Les saintes femmes s’éloignaient, leur mission terminée, lorsque Jésus leur apparut et, venant au-devant d’elles, les salua le premier. Elles s’approchèrent, se prosternèrent à ses pieds et les embrassèrent. Alors Jésus leur dit : « Ne craignez point. Allez annoncer à mes frères qu’ils doivent se rendre en Galilée : c’est là qu’ils me verront. » Le message est en substance identique à celui qui a été donné par l’ange, selon saint Matthieu et saint Marc. À quel moment eut lieu cette nouvelle apparition ? Après que les femmes eurent quitté les disciples, semble-t-il ; sinon elles leur auraient dit, comme Madeleine : « Nous avons vu le Seigneur. » II est à noter que les disciples d’Emmaüs connaissent seulement les pèlerinages des saintes femmes et de quelques disciples au tombeau vide ; ils n’ont encore entendu parler d’aucune apparition du Seigneur (Lc., XXIV, 22-24).

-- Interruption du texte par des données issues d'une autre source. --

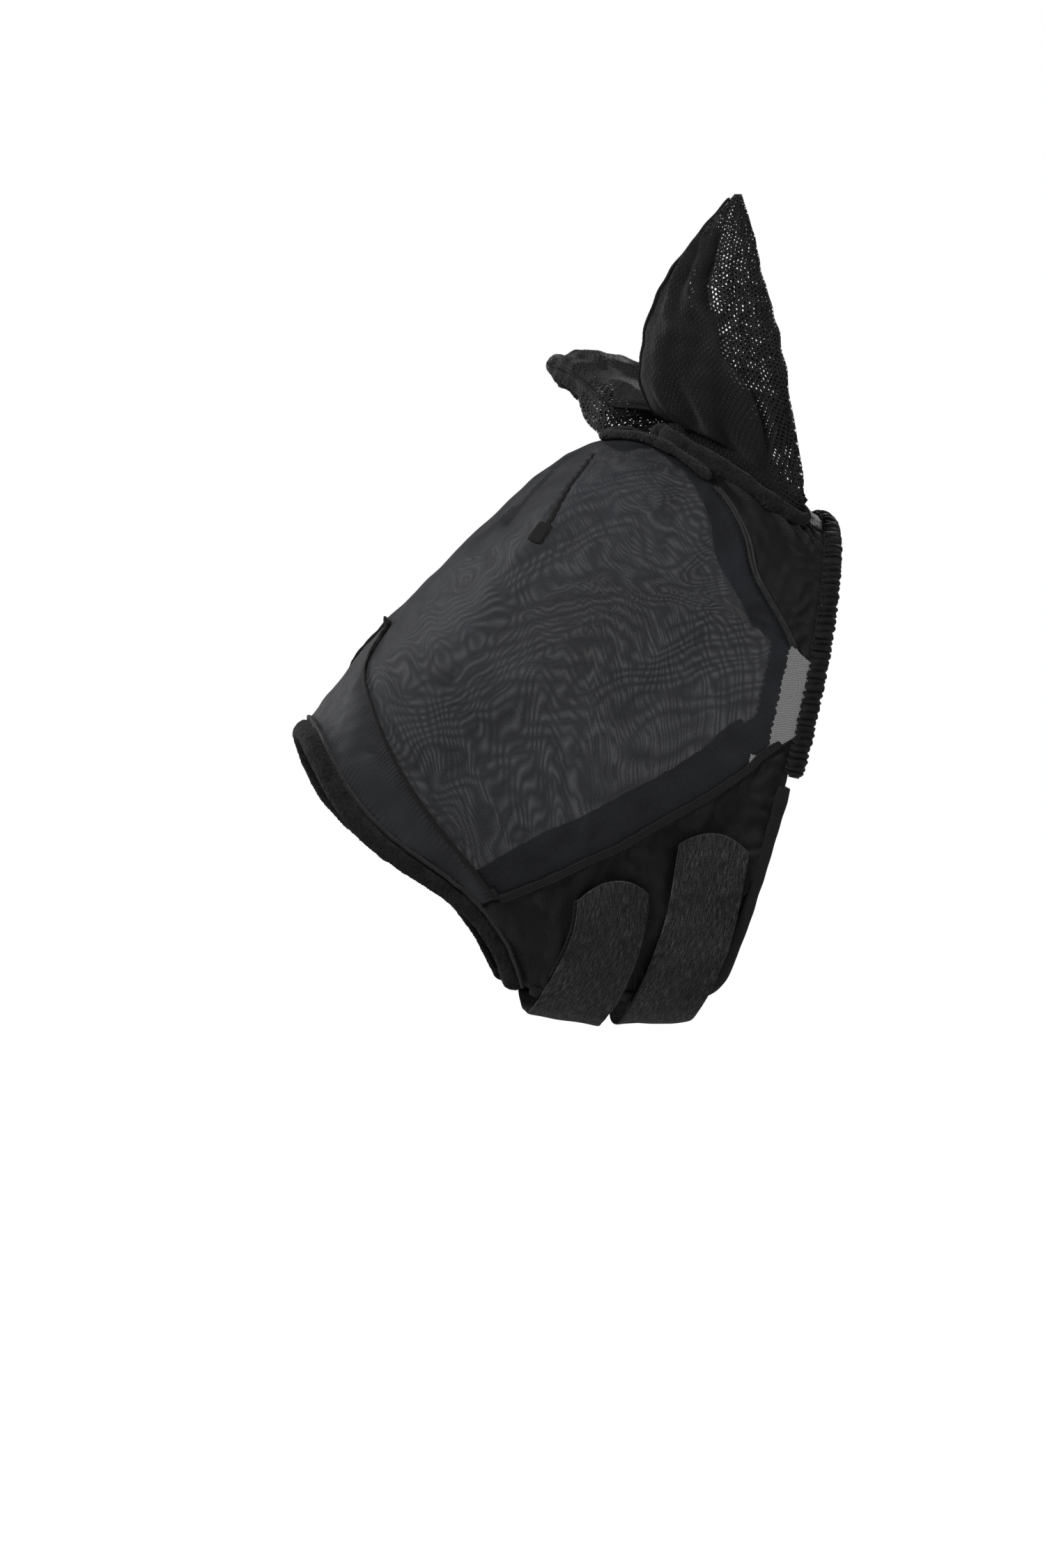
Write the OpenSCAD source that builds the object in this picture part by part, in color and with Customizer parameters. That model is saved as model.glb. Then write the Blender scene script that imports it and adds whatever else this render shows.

C’est après cette rencontre de Jésus et des saintes femmes, nous dit saint Matthieu, que, parmi les gardiens du tombeau, quelques-uns rentrèrent à Jérusalem et racontèrent aux princes des prêtres tout ce qui s’était passé. Les prêtres et les anciens se réunirent alors en conseil ; ils prirent le parti d’étouffer la chose et d’acheter le silence et la complicité des gardes. On leur offrit une forte somme et on leur suggéra de dire :

« Les disciples de Jésus sont venue la nuit, et l’ont emporté pendant que nous dormions. » Et si la nouvelle de cette prétendue soustraction parvient aux oreilles du procurateur, – à qui appartenait le corps du supplicié et qui l’avait abandonné à la garde du sanhédrin, – il est promis aux gardiens qu’ils ne seront pas inquiétés. La loi romaine était d’une sévérité extrême contre la corruption et la vénalité des gardiens (Act., xvi, 27-28). Soyez sans inquiétude, disent les sanhédrites, « nous apaiserons Pilate et vous abriterons contre toute poursuite ». Peu scrupuleux, les soldats reçurent l’argent et répétèrent la leçon suggérée. Cette histoire d’un enlèvement furtif, conclut l’évangéliste, s’est répandue parmi les Juifs et elle y a circulé jusqu’à ce jour. Saint Justin leur reprochera d’avoir organisé par toute la terre un véritable colportage de calomnies, pour contester la résurrection et l’ascension du Seigneur.